Available data:
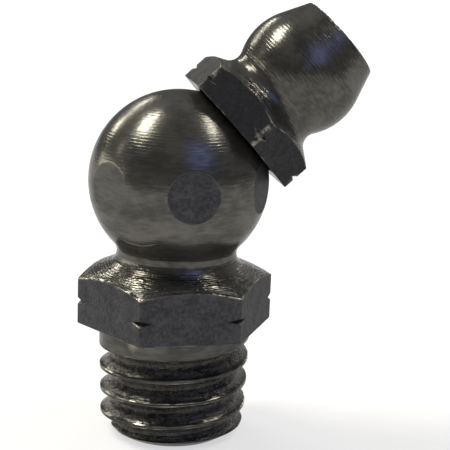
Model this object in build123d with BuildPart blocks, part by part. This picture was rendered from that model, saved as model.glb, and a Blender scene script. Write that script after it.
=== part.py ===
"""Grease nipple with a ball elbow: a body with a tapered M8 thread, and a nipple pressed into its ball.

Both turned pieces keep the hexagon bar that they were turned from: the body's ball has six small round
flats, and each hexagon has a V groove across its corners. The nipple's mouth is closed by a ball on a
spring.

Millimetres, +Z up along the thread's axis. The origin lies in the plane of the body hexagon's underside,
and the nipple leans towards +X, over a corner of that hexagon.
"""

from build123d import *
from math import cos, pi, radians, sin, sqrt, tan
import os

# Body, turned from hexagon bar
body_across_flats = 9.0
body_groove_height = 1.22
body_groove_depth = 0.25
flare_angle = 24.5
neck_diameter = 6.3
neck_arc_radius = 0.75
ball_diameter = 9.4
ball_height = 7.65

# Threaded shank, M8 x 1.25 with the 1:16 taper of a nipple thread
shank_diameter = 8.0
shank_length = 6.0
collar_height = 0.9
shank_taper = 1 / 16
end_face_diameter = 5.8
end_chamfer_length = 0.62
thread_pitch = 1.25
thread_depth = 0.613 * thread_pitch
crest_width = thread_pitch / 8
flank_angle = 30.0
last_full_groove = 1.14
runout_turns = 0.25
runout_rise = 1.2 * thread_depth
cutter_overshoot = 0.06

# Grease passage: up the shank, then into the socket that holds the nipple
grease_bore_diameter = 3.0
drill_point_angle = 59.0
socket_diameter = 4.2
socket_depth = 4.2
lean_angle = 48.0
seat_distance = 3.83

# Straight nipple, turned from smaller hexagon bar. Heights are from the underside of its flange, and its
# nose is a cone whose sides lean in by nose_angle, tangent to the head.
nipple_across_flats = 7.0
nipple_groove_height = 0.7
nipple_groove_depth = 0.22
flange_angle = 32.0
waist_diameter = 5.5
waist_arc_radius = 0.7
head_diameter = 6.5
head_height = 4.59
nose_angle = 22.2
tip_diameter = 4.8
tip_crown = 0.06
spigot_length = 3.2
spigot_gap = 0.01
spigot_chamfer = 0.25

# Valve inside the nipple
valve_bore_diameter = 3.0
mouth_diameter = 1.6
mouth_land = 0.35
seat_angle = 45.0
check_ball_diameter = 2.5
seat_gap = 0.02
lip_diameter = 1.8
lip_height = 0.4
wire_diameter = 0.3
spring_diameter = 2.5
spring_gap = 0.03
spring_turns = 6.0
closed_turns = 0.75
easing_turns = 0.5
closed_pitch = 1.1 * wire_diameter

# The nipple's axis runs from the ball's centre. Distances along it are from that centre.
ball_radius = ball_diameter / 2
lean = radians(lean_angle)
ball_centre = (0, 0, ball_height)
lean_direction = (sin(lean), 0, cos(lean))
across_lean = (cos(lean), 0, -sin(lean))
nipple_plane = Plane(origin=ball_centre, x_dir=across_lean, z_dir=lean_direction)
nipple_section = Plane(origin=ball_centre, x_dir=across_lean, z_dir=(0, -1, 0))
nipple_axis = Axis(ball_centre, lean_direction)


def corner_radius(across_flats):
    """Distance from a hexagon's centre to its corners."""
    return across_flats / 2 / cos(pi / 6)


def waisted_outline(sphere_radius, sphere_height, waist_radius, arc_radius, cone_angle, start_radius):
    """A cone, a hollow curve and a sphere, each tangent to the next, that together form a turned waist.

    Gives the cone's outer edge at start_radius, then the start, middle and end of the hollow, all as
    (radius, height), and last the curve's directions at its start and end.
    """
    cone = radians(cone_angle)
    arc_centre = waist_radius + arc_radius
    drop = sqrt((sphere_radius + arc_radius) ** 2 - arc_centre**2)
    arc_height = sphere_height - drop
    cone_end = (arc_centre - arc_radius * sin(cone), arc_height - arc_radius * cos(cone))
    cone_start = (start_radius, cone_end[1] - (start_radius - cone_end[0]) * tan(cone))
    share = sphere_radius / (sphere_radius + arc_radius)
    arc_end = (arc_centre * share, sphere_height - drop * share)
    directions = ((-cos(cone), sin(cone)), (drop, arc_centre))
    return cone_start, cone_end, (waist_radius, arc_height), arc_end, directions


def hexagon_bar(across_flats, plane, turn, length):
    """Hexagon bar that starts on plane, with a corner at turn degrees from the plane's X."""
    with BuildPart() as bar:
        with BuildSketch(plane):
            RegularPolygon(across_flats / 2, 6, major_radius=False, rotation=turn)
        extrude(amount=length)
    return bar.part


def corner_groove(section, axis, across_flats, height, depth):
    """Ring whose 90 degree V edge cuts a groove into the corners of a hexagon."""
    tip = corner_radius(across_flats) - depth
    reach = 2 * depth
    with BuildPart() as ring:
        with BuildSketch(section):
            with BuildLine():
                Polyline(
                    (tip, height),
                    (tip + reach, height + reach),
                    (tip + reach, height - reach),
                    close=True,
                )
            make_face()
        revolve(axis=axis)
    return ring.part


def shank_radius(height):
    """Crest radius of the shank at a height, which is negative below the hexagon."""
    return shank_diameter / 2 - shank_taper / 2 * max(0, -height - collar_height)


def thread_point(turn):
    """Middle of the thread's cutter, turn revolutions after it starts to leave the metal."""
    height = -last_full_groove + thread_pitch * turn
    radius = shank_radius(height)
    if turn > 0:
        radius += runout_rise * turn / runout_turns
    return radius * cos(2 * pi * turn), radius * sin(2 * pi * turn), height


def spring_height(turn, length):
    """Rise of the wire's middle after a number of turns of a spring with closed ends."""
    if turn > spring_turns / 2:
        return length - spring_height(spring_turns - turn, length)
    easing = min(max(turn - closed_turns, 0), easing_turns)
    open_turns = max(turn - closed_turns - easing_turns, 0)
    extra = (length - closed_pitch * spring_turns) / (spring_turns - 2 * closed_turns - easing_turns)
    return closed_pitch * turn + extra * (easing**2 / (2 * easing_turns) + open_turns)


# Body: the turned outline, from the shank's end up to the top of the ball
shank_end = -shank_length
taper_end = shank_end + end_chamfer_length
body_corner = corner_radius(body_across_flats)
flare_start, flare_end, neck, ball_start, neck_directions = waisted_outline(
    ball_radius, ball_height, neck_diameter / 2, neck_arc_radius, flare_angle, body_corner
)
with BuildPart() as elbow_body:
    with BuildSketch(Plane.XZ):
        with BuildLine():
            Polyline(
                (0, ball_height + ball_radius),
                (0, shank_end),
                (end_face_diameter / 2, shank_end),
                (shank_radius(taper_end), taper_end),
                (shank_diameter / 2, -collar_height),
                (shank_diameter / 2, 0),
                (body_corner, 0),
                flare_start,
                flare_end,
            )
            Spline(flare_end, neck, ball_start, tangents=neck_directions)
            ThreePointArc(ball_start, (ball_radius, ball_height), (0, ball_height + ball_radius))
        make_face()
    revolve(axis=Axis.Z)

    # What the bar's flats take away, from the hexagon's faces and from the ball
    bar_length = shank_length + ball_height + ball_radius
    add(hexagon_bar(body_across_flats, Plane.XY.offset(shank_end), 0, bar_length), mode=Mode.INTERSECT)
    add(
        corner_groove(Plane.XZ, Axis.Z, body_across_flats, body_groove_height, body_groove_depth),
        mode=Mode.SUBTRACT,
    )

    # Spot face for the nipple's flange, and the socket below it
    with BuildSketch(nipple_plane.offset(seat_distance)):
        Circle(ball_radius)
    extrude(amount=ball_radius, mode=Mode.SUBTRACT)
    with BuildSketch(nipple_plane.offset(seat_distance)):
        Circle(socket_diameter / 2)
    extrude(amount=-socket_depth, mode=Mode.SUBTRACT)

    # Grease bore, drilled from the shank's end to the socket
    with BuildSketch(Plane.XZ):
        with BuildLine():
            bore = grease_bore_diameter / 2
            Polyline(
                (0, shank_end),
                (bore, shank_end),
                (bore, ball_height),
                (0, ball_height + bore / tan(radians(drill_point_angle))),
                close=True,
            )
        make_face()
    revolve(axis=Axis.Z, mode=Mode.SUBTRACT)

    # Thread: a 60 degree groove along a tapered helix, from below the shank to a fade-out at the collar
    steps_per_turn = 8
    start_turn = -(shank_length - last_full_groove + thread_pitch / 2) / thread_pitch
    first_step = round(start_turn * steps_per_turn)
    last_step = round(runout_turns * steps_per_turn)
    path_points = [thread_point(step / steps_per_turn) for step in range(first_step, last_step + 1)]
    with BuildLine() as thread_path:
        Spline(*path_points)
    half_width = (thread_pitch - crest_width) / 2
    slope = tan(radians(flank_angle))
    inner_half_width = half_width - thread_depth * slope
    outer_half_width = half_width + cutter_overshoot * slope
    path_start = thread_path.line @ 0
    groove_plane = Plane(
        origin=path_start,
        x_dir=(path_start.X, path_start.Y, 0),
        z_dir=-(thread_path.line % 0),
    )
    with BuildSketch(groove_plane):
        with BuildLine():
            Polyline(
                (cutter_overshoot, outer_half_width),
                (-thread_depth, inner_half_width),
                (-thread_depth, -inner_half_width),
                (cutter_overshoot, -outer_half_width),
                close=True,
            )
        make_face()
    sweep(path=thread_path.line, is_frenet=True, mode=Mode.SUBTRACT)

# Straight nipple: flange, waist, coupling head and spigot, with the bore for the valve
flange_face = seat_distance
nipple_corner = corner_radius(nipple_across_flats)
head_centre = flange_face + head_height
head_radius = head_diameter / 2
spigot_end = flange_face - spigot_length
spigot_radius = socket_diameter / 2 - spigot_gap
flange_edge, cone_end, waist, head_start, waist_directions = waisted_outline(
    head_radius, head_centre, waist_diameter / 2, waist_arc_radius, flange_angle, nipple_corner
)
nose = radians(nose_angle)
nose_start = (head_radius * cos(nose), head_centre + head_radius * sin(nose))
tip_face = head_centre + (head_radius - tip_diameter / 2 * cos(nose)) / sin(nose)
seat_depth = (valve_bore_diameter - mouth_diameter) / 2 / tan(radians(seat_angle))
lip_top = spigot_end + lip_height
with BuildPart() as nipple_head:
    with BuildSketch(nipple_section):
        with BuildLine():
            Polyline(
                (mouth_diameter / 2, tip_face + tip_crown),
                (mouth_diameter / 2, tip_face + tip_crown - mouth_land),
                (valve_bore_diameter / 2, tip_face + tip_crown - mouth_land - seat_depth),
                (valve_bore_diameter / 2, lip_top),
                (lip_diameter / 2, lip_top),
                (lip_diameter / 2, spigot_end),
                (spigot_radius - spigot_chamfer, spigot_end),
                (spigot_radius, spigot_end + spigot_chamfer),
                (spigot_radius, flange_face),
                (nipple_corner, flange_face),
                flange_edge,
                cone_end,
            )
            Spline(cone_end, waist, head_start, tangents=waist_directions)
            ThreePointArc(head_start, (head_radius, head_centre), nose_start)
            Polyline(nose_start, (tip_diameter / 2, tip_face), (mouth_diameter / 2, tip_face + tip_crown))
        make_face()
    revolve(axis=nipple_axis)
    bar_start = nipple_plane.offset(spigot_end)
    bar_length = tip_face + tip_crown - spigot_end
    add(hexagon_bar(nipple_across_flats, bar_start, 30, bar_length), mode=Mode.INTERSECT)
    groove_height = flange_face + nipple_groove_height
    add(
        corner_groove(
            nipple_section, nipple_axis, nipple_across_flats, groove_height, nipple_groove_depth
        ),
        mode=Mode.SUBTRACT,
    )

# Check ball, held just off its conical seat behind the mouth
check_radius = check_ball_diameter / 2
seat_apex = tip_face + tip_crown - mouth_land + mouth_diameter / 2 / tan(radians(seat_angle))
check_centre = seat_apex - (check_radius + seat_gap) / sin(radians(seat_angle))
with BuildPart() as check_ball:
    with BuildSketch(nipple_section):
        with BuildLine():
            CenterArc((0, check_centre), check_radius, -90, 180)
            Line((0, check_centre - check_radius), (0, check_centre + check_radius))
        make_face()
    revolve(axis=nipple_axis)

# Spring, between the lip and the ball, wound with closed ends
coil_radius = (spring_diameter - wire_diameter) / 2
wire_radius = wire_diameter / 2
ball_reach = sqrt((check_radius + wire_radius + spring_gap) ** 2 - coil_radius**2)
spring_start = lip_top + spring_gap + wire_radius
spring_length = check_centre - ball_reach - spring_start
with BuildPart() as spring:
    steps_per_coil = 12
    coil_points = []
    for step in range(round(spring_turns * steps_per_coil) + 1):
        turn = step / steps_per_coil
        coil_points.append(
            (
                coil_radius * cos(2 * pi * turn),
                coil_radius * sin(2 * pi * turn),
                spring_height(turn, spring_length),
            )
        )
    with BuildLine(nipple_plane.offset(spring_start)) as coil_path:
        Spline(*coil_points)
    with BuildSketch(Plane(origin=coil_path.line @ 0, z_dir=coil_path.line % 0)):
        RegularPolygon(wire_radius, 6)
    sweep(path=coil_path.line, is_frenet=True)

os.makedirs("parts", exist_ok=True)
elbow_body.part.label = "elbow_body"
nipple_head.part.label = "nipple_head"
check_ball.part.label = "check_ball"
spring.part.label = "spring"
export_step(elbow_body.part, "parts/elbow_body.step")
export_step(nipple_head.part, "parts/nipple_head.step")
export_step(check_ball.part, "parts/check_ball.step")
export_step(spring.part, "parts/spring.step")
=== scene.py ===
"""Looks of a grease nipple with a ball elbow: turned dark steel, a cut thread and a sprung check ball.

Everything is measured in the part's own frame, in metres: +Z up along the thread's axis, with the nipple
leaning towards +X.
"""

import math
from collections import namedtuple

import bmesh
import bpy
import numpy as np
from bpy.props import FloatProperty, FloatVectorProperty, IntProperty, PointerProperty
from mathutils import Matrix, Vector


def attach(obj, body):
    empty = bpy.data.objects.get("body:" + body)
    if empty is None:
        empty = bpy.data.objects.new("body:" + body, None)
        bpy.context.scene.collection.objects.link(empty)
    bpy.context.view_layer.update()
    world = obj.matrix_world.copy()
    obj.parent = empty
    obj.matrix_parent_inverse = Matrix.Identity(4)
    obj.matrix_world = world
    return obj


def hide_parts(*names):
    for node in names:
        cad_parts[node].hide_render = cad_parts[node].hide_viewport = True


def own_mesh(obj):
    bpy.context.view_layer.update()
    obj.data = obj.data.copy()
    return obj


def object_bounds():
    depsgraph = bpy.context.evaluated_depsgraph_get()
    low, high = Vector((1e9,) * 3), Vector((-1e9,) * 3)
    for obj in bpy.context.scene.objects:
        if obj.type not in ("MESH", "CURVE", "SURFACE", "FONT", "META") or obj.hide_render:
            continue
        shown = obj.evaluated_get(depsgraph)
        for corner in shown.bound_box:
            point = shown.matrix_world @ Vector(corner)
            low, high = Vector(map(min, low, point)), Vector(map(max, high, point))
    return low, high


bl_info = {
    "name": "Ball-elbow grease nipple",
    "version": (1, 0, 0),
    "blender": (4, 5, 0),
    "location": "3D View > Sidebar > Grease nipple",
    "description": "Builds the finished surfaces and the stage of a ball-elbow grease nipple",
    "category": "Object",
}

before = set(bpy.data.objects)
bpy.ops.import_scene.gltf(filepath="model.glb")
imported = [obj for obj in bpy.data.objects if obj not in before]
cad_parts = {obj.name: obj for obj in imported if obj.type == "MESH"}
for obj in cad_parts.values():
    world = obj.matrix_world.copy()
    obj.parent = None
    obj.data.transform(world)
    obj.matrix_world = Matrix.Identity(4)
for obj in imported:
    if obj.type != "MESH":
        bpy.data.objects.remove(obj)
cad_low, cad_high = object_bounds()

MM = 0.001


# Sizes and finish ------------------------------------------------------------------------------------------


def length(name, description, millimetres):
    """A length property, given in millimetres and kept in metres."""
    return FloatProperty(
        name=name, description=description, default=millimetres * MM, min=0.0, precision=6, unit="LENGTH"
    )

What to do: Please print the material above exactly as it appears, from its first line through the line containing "seat_distance = 3.83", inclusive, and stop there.

Written response:
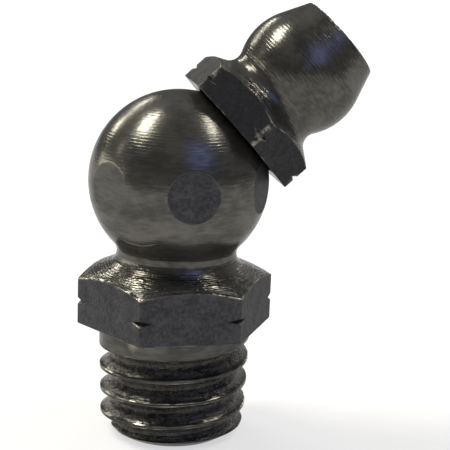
Model this object in build123d with BuildPart blocks, part by part. This picture was rendered from that model, saved as model.glb, and a Blender scene script. Write that script after it.
=== part.py ===
"""Grease nipple with a ball elbow: a body with a tapered M8 thread, and a nipple pressed into its ball.

Both turned pieces keep the hexagon bar that they were turned from: the body's ball has six small round
flats, and each hexagon has a V groove across its corners. The nipple's mouth is closed by a ball on a
spring.

Millimetres, +Z up along the thread's axis. The origin lies in the plane of the body hexagon's underside,
and the nipple leans towards +X, over a corner of that hexagon.
"""

from build123d import *
from math import cos, pi, radians, sin, sqrt, tan
import os

# Body, turned from hexagon bar
body_across_flats = 9.0
body_groove_height = 1.22
body_groove_depth = 0.25
flare_angle = 24.5
neck_diameter = 6.3
neck_arc_radius = 0.75
ball_diameter = 9.4
ball_height = 7.65

# Threaded shank, M8 x 1.25 with the 1:16 taper of a nipple thread
shank_diameter = 8.0
shank_length = 6.0
collar_height = 0.9
shank_taper = 1 / 16
end_face_diameter = 5.8
end_chamfer_length = 0.62
thread_pitch = 1.25
thread_depth = 0.613 * thread_pitch
crest_width = thread_pitch / 8
flank_angle = 30.0
last_full_groove = 1.14
runout_turns = 0.25
runout_rise = 1.2 * thread_depth
cutter_overshoot = 0.06

# Grease passage: up the shank, then into the socket that holds the nipple
grease_bore_diameter = 3.0
drill_point_angle = 59.0
socket_diameter = 4.2
socket_depth = 4.2
lean_angle = 48.0
seat_distance = 3.83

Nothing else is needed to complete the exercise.